Linking the cytokine and neurocircuitry hypotheses of depression: a translational framework for discovery and development of novel anti-depressants.

Recent studies suggest a model of depression that links the cytokine hypothesis from the field of psychoneuroimmunology with the neurocircuitry hypothesis derived from burgeoning insight into neurophysiological changes observed in depressed patients. According to the neurocircuitry hypothesis of depression, failure of homeostatic synaptic plasticity in cortical-striatal-limbic nodes of a distributed network of neural circuits involving the sub-genual anterior cingulate cortex is responsible for core symptoms of depression: loss of interest or pleasure (anhedonia) and depressed mood (sadness). According to the cytokine hypothesis of depression, inflammatory cytokines act on neural circuits to evoke the behavioral and physiological changes observed in depression.

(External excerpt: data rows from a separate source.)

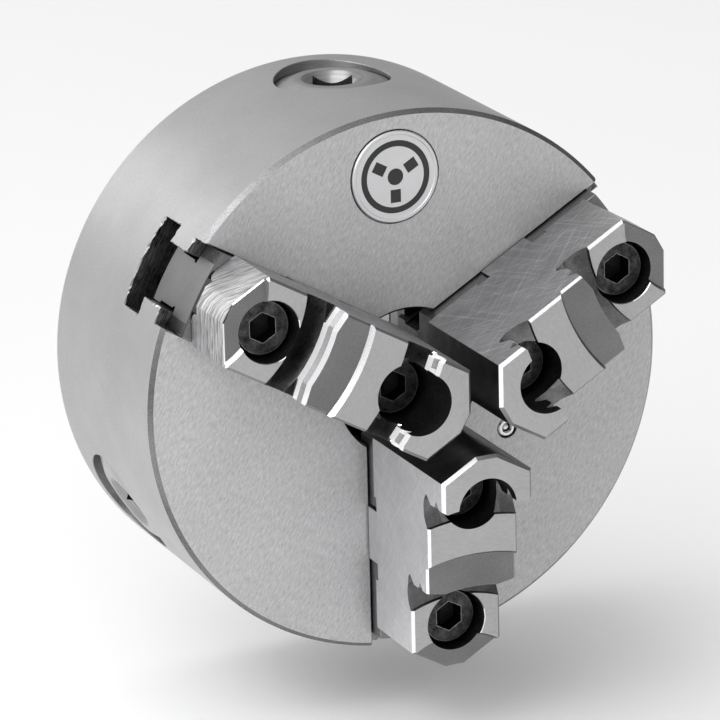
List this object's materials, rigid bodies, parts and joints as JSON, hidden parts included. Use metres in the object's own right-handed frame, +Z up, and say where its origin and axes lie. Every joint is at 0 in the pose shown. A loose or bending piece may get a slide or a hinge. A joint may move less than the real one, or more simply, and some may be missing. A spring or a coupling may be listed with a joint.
{
  "type": "lathe chuck",
  "caption": "Self-centring lathe chuck with two-piece reversible stepped jaws, a scroll plate turned by bevel pinions, a through bore and square key sockets.",
  "frame": {"origin": "centre of the rear mounting face, on the spindle axis", "axes": "+Y along the spindle axis into the lathe spindle, the chuck face and jaws look along -Y, +Z up through the first key socket"},
  "size_m": [0.125, 0.0942, 0.125],
  "materials": {
    "chuck_body": "ground and satin bright",
    "cover_steel": "turned",
    "hardened_steel": "hardened and machined",
    "master_jaw_steel": "hardened, milled and ground guides",
    "top_jaw_steel": "hardened and ground",
    "black_oxide": "black oxide",
    "badge_plate": "satin plate with a dark ring",
    "oiler_steel": "polished"
  },
  "bodies": {
    "chuck_body": {"body": "chuck_body", "rear_cover": "cover_steel", "badge": "badge_plate", "oiler_cup": "oiler_steel", "cover_screw_1": "black_oxide", "cover_screw_2": "black_oxide", "cover_screw_3": "black_oxide", "pinion_screw_1": "black_oxide", "pinion_screw_2": "black_oxide", "pinion_screw_3": "black_oxide"},
    "scroll": {"scroll_plate": "hardened_steel"},
    "oiler_button": {"oiler_ball": "oiler_steel"},
    "jaw_1": {"master_jaw_1": "master_jaw_steel", "top_jaw_1": "top_jaw_steel", "jaw_screw_inner_1": "black_oxide", "jaw_screw_outer_1": "black_oxide"},
    "jaw_2": {"master_jaw_2": "master_jaw_steel", "top_jaw_2": "top_jaw_steel", "jaw_screw_inner_2": "black_oxide", "jaw_screw_outer_2": "black_oxide"},
    "jaw_3": {"master_jaw_3": "master_jaw_steel", "top_jaw_3": "top_jaw_steel", "jaw_screw_inner_3": "black_oxide", "jaw_screw_outer_3": "black_oxide"},
    "pinion_1": {"pinion_1": "hardened_steel"},
    "pinion_2": {"pinion_2": "hardened_steel"},
    "pinion_3": {"pinion_3": "hardened_steel"}
  },
  "joints": [
    {"name": "scroll_turn", "type": "hinge", "parent": "chuck_body", "child": "scroll", "pos_m": [0, 0, 0], "axis": [0, 1, 0], "range_deg": [-225, 1080]},
    {"name": "jaw_1_slide", "type": "slide", "parent": "chuck_body", "child": "jaw_1", "axis": [0.866, 0, 0.5], "range_m": [-0.00376, 0.01801]},
    {"name": "jaw_2_slide", "type": "slide", "parent": "chuck_body", "child": "jaw_2", "axis": [-0.866, 0, 0.5], "range_m": [-0.00376, 0.01801]},
    {"name": "jaw_3_slide", "type": "slide", "parent": "chuck_body", "child": "jaw_3", "axis": [0, 0, -1], "range_m": [-0.00376, 0.01801]},
    {"name": "pinion_1_turn", "type": "hinge", "parent": "chuck_body", "child": "pinion_1", "pos_m": [0, -0.0186, 0.0601], "axis": [0, 0, 1], "range_deg": [-1013, 4861]},
    {"name": "pinion_2_turn", "type": "hinge", "parent": "chuck_body", "child": "pinion_2", "pos_m": [-0.05205, -0.0186, -0.03005], "axis": [-0.866, 0, -0.5], "range_deg": [-1013, 4861]},
    {"name": "pinion_3_turn", "type": "hinge", "parent": "chuck_body", "child": "pinion_3", "pos_m": [0.05205, -0.0186, -0.03005], "axis": [0.866, 0, -0.5], "range_deg": [-1013, 4861]},
    {"name": "oiler_press", "type": "slide", "parent": "chuck_body", "child": "oiler_button", "axis": [0, 1, 0], "range_m": [0, 0.0008], "stiffness_N_per_m": 300, "springref_m": -0.0003}
  ],
  "couplings": [
    {"joint": "jaw_1_slide", "follows": "scroll_turn", "m_per_rad": 0.00095493},
    {"joint": "jaw_2_slide", "follows": "scroll_turn", "m_per_rad": 0.00095493},
    {"joint": "jaw_3_slide", "follows": "scroll_turn", "m_per_rad": 0.00095493},
    {"joint": "pinion_1_turn", "follows": "scroll_turn", "ratio": 4.5},
    {"joint": "pinion_2_turn", "follows": "scroll_turn", "ratio": 4.5},
    {"joint": "pinion_3_turn", "follows": "scroll_turn", "ratio": 4.5}
  ]
}
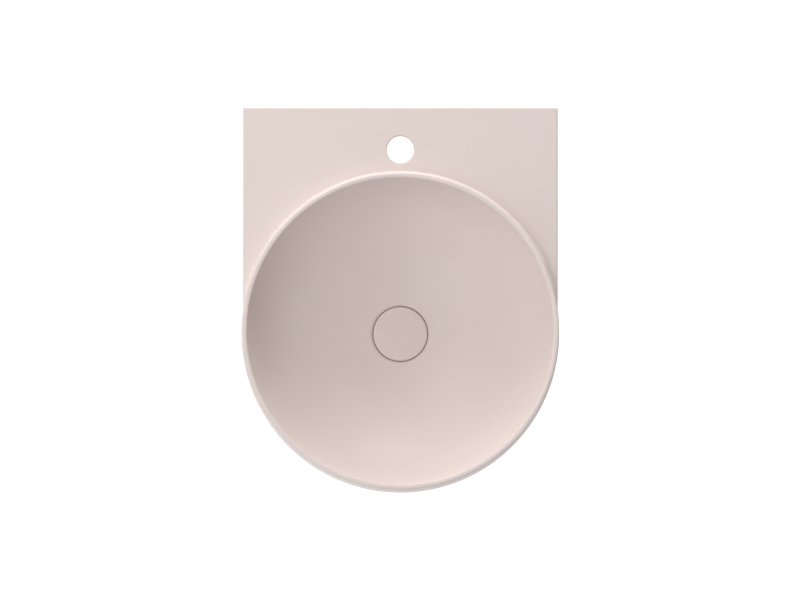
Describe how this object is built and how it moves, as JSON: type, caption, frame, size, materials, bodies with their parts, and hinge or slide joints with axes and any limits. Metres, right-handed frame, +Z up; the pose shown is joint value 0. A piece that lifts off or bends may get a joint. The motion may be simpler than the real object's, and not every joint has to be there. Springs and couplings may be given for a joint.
{
  "type": "wall hung basin",
  "caption": "Matt ceramic wall-hung washbasin with a round bowl rising out of a square tap deck, a tap hole, a push-to-open plug with a ceramic cover and a threaded waste.",
  "frame": {"origin": "centre of the two wall-fixing holes, on the plane of the ceramic's back face", "axes": "+Y points out of the back face into the wall, -Y to the user, +Z up through the tap hole, X along the wall through both fixing holes"},
  "size_m": [0.415, 0.5, 0.2007],
  "materials": {
    "ceramic": "matt pale rose beige glaze",
    "white_nylon": "moulded nylon",
    "chromed_brass": "bright plated",
    "black_rubber": "moulded rubber",
    "clear_silicone": "bonding pad",
    "grey_plastic": "moulded acetal",
    "brass": "turned",
    "spring_steel": "drawn wire"
  },
  "bodies": {
    "basin": {"basin_body": "ceramic", "fixing_bushes": "white_nylon", "waste_body": "chromed_brass", "flange_gasket": "black_rubber", "cone_seal": "black_rubber", "slip_washer": "white_nylon", "back_nut": "chromed_brass", "spindle_wiper": "black_rubber", "cartridge_housing": "brass", "cartridge_cap": "brass", "stud_nut": "brass", "return_spring": "spring_steel"},
    "plug": {"plug_cover": "ceramic", "cover_pad": "clear_silicone", "plug_carrier": "grey_plastic", "plug_seal": "black_rubber", "jam_nut": "brass", "spindle": "brass"},
    "latch": {"latch_rotor": "grey_plastic"}
  },
  "joints": [
    {"name": "plug_slide", "type": "slide", "parent": "basin", "child": "plug", "axis": [0, 0, 1], "range_m": [-0.0015, 0.009], "deforming": ["return_spring"]},
    {"name": "rotor_turn", "type": "hinge", "parent": "plug", "child": "latch", "pos_m": [0, -0.2925, -0.0725], "axis": [0, 0, 1], "range_deg": [-6.5, 38.6]}
  ],
  "couplings": [
    {"joint": "rotor_turn", "follows": "plug_slide", "rad_per_m": 74.8}
  ]
}
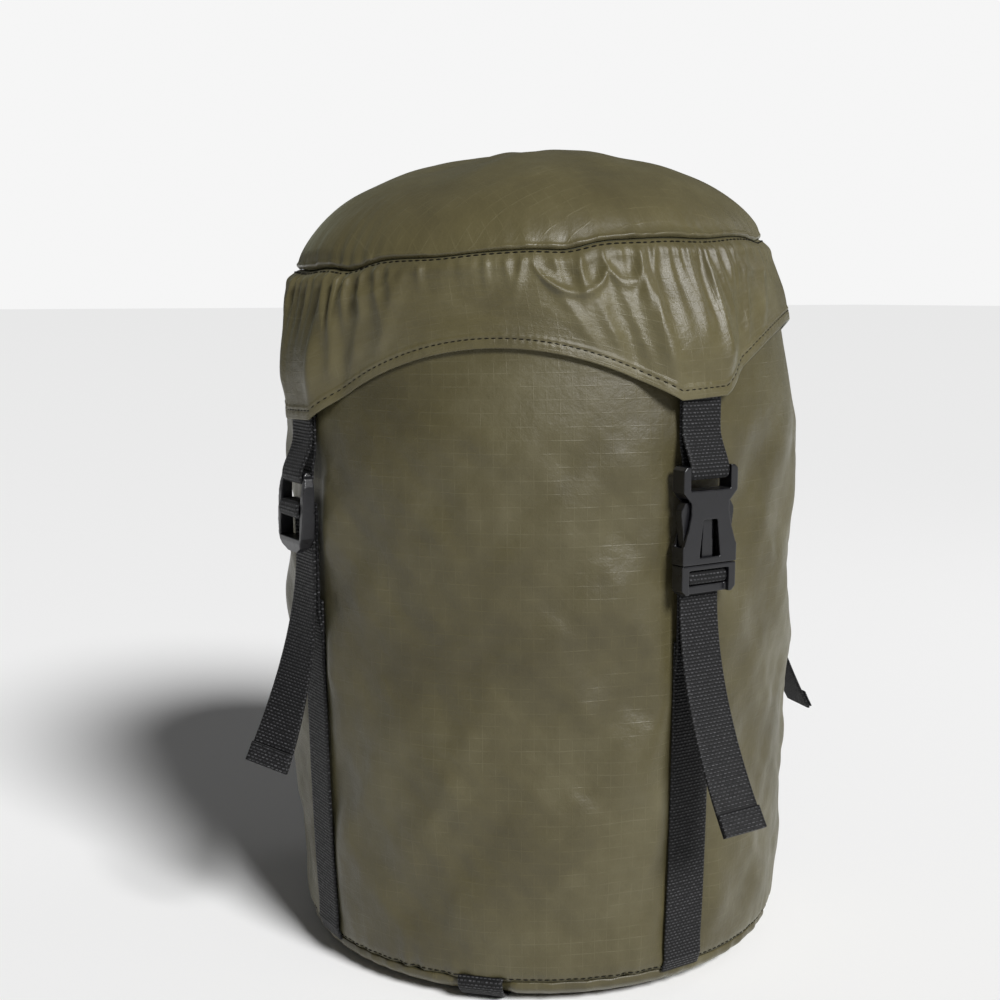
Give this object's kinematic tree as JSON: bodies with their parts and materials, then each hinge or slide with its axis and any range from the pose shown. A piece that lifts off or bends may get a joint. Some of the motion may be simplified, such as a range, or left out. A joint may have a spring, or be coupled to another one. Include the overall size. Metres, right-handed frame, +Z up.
{
  "type": "compression sack",
  "caption": "Round drawstring stuff sack packed full, with a scalloped cap lid pulled down by webbing straps through side-release buckles and ladder locks.",
  "frame": {"origin": "on the sack's axis, on the surface it stands on, at the middle of the bottom handle's underside", "axes": "+Z up along the sack, -Y towards the front buckle, +X towards the right-hand ladder lock"},
  "size_m": [0.3271, 0.3132, 0.368],
  "materials": {
    "ripstop": "olive ripstop nylon with a satin sheen",
    "lining": "bunched olive nylon hem",
    "load": "packed sleeping bag",
    "webbing": "black ribbed polypropylene webbing",
    "plastic": "black moulded acetal, satin",
    "eyelet": "blackened brass"
  },
  "bodies": {
    "sack": {"stuffed_contents": "load", "side_wall": "ripstop", "bottom_panel": "ripstop", "bottom_handle": "webbing", "mouth_channel": "lining", "mouth_eyelet": "eyelet", "front_lower_strap": "webbing", "back_lower_strap": "webbing", "left_lower_strap": "webbing", "right_lower_strap": "webbing"},
    "lid": {"lid_top": "ripstop", "lid_skirt": "ripstop", "front_upper_loop": "webbing", "back_upper_loop": "webbing", "left_upper_loop": "webbing", "right_upper_loop": "webbing", "front_buckle_socket": "plastic", "back_buckle_socket": "plastic"},
    "front_insert": {"front_buckle_insert": "plastic", "front_strap_wrap": "webbing"},
    "front_prong_a": {"front_prong_a": "plastic"},
    "front_prong_b": {"front_prong_b": "plastic"},
    "front_tail": {"front_tail": "webbing"},
    "back_insert": {"back_buckle_insert": "plastic", "back_strap_wrap": "webbing"},
    "back_prong_a": {"back_prong_a": "plastic"},
    "back_prong_b": {"back_prong_b": "plastic"},
    "back_tail": {"back_tail": "webbing"},
    "left_lock": {"left_ladder_lock": "plastic", "left_strap_wrap": "webbing"},
    "left_tail": {"left_tail": "webbing"},
    "right_lock": {"right_ladder_lock": "plastic", "right_strap_wrap": "webbing"},
    "right_tail": {"right_tail": "webbing"}
  },
  "joints": [
    {"name": "lid_lift", "type": "slide", "parent": "sack", "child": "lid", "axis": [0, 0, 1], "range_m": [0, 0.08], "deforming": ["front_lower_strap", "back_lower_strap", "left_lower_strap", "right_lower_strap"]},
    {"name": "front_unclip", "type": "slide", "parent": "lid", "child": "front_insert", "axis": [0, 0, -1], "range_m": [0, 0.03]},
    {"name": "front_squeeze_a", "type": "hinge", "parent": "front_insert", "child": "front_prong_a", "pos_m": [0.0095, -0.126, 0.1947], "axis": [0, -1, 0], "range_deg": [0, 7.8]},
    {"name": "front_squeeze_b", "type": "hinge", "parent": "front_insert", "child": "front_prong_b", "pos_m": [-0.0095, -0.126, 0.1947], "axis": [0, 1, 0], "range_deg": [0, 7.8]},
    {"name": "front_tail_swing", "type": "hinge", "parent": "front_insert", "child": "front_tail", "pos_m": [0, -0.1235, 0.1801], "axis": [-1, 0, 0], "range_deg": [0, 35]},
    {"name": "back_unclip", "type": "slide", "parent": "lid", "child": "back_insert", "axis": [0, 0, -1], "range_m": [0, 0.03]},
    {"name": "back_squeeze_a", "type": "hinge", "parent": "back_insert", "child": "back_prong_a", "pos_m": [-0.0095, 0.126, 0.1855], "axis": [0, 1, 0], "range_deg": [0, 7.8]},
    {"name": "back_squeeze_b", "type": "hinge", "parent": "back_insert", "child": "back_prong_b", "pos_m": [0.0095, 0.126, 0.1855], "axis": [0, -1, 0], "range_deg": [0, 7.8]},
    {"name": "back_tail_swing", "type": "hinge", "parent": "back_insert", "child": "back_tail", "pos_m": [0, 0.1235, 0.1709], "axis": [1, 0, 0], "range_deg": [0, 35]},
    {"name": "left_lock_tilt", "type": "hinge", "parent": "lid", "child": "left_lock", "pos_m": [-0.12555, 0, 0.2262], "axis": [0, 1, 0], "range_deg": [0, 40]},
    {"name": "left_tail_swing", "type": "hinge", "parent": "left_lock", "child": "left_tail", "pos_m": [-0.1235, 0, 0.1907], "axis": [0, 1, 0], "range_deg": [0, 35]},
    {"name": "right_lock_tilt", "type": "hinge", "parent": "lid", "child": "right_lock", "pos_m": [0.12555, 0, 0.2407], "axis": [0, -1, 0], "range_deg": [0, 40]},
    {"name": "right_tail_swing", "type": "hinge", "parent": "right_lock", "child": "right_tail", "pos_m": [0.1235, 0, 0.2051], "axis": [0, -1, 0], "range_deg": [0, 35]}
  ],
  "couplings": [
    {"joint": "front_squeeze_a", "follows": "front_unclip", "rad_per_m": 4.5},
    {"joint": "front_squeeze_b", "follows": "front_unclip", "rad_per_m": 4.5},
    {"joint": "back_squeeze_a", "follows": "back_unclip", "rad_per_m": 4.5},
    {"joint": "back_squeeze_b", "follows": "back_unclip", "rad_per_m": 4.5}
  ]
}
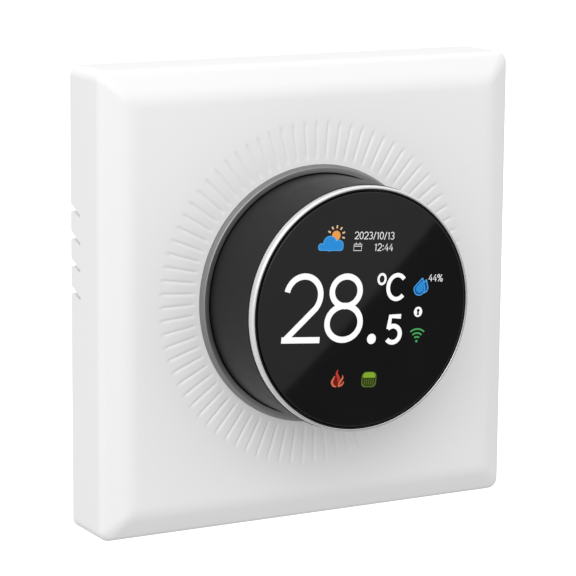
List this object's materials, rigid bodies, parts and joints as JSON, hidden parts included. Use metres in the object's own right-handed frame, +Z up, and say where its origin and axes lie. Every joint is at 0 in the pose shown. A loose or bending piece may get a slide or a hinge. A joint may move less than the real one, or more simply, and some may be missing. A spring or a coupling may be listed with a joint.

Synthesis of these hypotheses implicates cytokines released during injury, infection, illness, or psychological stress as a cause of dysregulated synaptic plasticity in cortical-striatal-limbic circuits implicated in depression. These neural circuits process affective and reward-based information for optimal cost-benefit decision-making, a function that may link cytokine-evoked changes in synaptic plasticity to translatable measures of specific behavioral impairments observed in depressed patients. This viewpoint outlines evidence linking the cytokine and neurocircuitry hypotheses of depression to offer a translational model of major depressive disorder suitable for novel drug discovery and development.